▶ Data segment:
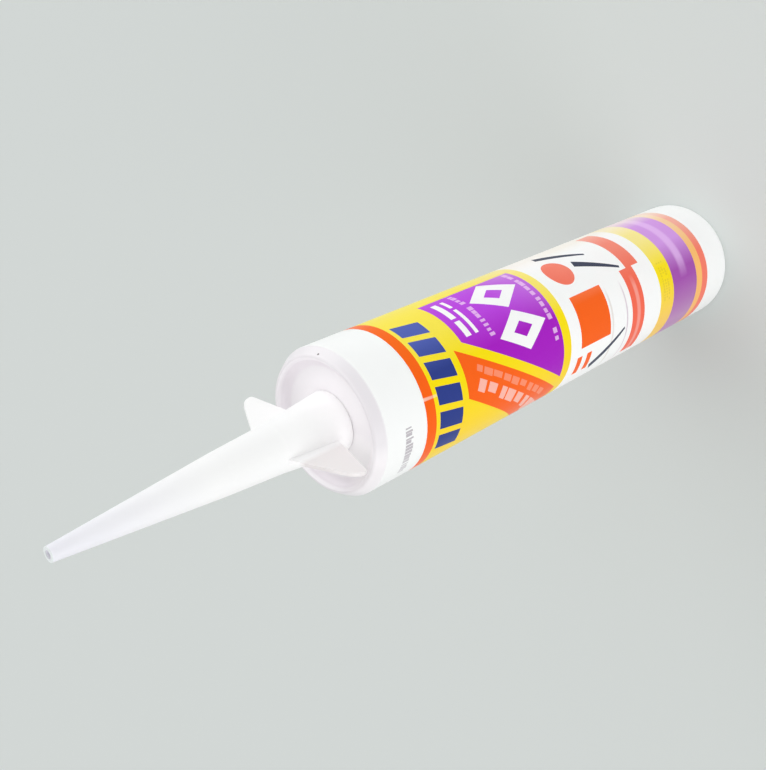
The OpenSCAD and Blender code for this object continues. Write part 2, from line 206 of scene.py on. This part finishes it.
class Shader:
    """One node material on a Principled shader. Each method that makes a node returns its socket."""

    def __init__(self, name, base, roughness, **sockets):
        self.material = bpy.data.materials.new(name)
        self.material.use_nodes = True
        self.material.diffuse_color = (*base, 1)
        self.tree = self.material.node_tree
        self.surface = self.tree.nodes["Principled BSDF"]
        self.surface.inputs["Base Color"].default_value = (*base, 1)
        self.surface.inputs["Roughness"].default_value = roughness
        self.surface.inputs["Subsurface Radius"].default_value = (1, 1, 1)
        for socket, value in sockets.items():
            self.surface.inputs[socket.replace("_", " ")].default_value = value
        self.place = self.tree.nodes.new("ShaderNodeTexCoord").outputs["Object"]
        parts = self.tree.nodes.new("ShaderNodeSeparateXYZ")
        self.tree.links.new(self.place, parts.inputs[0])
        self.x, self.y, self.z = parts.outputs

    def put(self, value, socket):
        if isinstance(value, bpy.types.NodeSocket):
            self.tree.links.new(value, socket)
        elif isinstance(value, tuple):
            socket.default_value = value if len(value) == len(socket.default_value) else (*value, 1)
        else:
            socket.default_value = value

    def math(self, operation, a, b=0.0):
        node = self.tree.nodes.new("ShaderNodeMath")
        node.operation = operation
        self.put(a, node.inputs[0])
        self.put(b, node.inputs[1])
        return node.outputs[0]

    def times(self, *values):
        result = values[0]
        for value in values[1:]:
            result = self.math("MULTIPLY", result, value)
        return result

    def within(self, value, low, high):
        """1 where value lies between low and high, and 0 elsewhere."""
        return self.times(
            self.math("GREATER_THAN", value, low), self.math("LESS_THAN", value, high)
        )

    def noise(self, scale, detail=2.0, stretch=(1, 1, 1)):
        mapping = self.tree.nodes.new("ShaderNodeMapping")
        self.put(self.place, mapping.inputs["Vector"])
        self.put(stretch, mapping.inputs["Scale"])
        node = self.tree.nodes.new("ShaderNodeTexNoise")
        self.put(mapping.outputs[0], node.inputs["Vector"])
        self.put(scale, node.inputs["Scale"])
        self.put(detail, node.inputs["Detail"])
        return node.outputs["Fac"]

    def spread(self, value, low, high, to_low, to_high):
        """to_low up to low and to_high from high on, with an even change between them."""
        node = self.tree.nodes.new("ShaderNodeMapRange")
        names = ("Value", "From Min", "From Max", "To Min", "To Max")
        for name, number in zip(names, (value, low, high, to_low, to_high)):
            self.put(number, node.inputs[name])
        return node.outputs["Result"]

    def rise(self, value, low, high, top=1.0):
        """0 up to low and top from high on."""
        return self.spread(value, low, high, 0.0, top)

    def fall(self, value, low, high, top=1.0):
        """top up to low and 0 from high on."""
        return self.spread(value, low, high, top, 0.0)

    def line(self, place, middle, half_width):
        """A soft line where place is within half_width of middle."""
        away = self.math("ABSOLUTE", self.math("SUBTRACT", place, middle))
        return self.fall(away, self.math("MULTIPLY", half_width, 0.5), half_width)

    def mix(self, share, first, second):
        node = self.tree.nodes.new("ShaderNodeMix")
        node.data_type = "RGBA"
        colours = [s for s in node.inputs if s.type == "RGBA"]
        self.put(share, node.inputs["Factor"])
        self.put(first, colours[0])
        self.put(second, colours[1])
        return next(s for s in node.outputs if s.type == "RGBA")

    def bump(self, height, distance):
        node = self.tree.nodes.new("ShaderNodeBump")
        self.put(height, node.inputs["Height"])
        self.put(distance, node.inputs["Distance"])
        self.tree.links.new(node.outputs[0], self.surface.inputs["Normal"])

    def paint(self, colour):
        self.put(colour, self.surface.inputs["Base Color"])

    def azimuth(self):
        """The angle round the axis, 0 at the middle of the label."""
        return self.math("ARCTAN2", self.x, self.math("MULTIPLY", self.y, -1.0))

    def axis_mm(self):
        """The distance from the axis."""
        square = self.math("ADD", self.times(self.x, self.x), self.times(self.y, self.y))
        return self.math("MULTIPLY", self.math("SQRT", square), 1 / MM)

    def behind_rim_mm(self):
        """The distance behind the front rim."""
        return self.math("MULTIPLY", self.math("SUBTRACT", RIM_Z, self.z), 1 / MM)

    def round_mm(self):
        """The distance round the wall from the middle of the label."""
        return self.math("MULTIPLY", self.azimuth(), BARREL_R / MM)

    def strokes(self, along, across, box, pitch, cell, kept, seed=0.0):
        """Rows of short strokes inside box, which is (along low, along high, across low, across high).
        pitch is the distance between rows, cell the longest stroke with its gap, and kept the share
        of the cells that hold a stroke. Lengths and heights vary from cell to cell."""
        row = self.math("DIVIDE", self.math("SUBTRACT", across, box[2]), pitch)
        place = self.math("DIVIDE", self.math("SUBTRACT", along, box[0]), cell)
        cells = self.tree.nodes.new("ShaderNodeCombineXYZ")
        self.put(self.math("FLOOR", place), cells.inputs[0])
        self.put(self.math("FLOOR", row), cells.inputs[1])
        self.put(seed, cells.inputs[2])
        chance = self.tree.nodes.new("ShaderNodeTexWhiteNoise")
        self.put(cells.outputs[0], chance.inputs["Vector"])
        parts = self.tree.nodes.new("ShaderNodeSeparateColor")
        self.put(chance.outputs["Color"], parts.inputs[0])
        height = self.spread(parts.outputs[1], 0.0, 1.0, 0.5, 0.72)
        length = self.spread(parts.outputs[2], 0.0, 1.0, 0.5, 0.95)
        return self.times(
            self.within(along, box[0], box[1]),
            self.within(across, box[2], box[3]),
            self.math("LESS_THAN", self.math("FRACT", row), height),
            self.math("LESS_THAN", parts.outputs[0], kept),
            self.math("LESS_THAN", self.math("FRACT", place), length),
        )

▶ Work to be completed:
Extract the lines above, from the first one through the one containing "node material on", and return only those, unchanged.

▶ Final result:
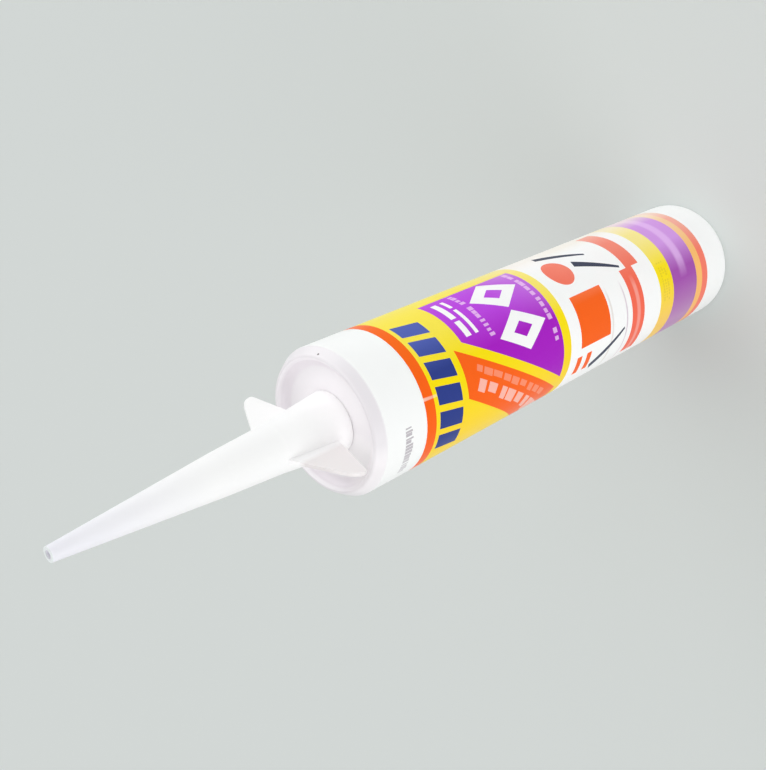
The OpenSCAD and Blender code for this object continues. Write part 2, from line 206 of scene.py on. This part finishes it.
class Shader:
    """One node material on a Principled shader. Each method that makes a node returns its socket."""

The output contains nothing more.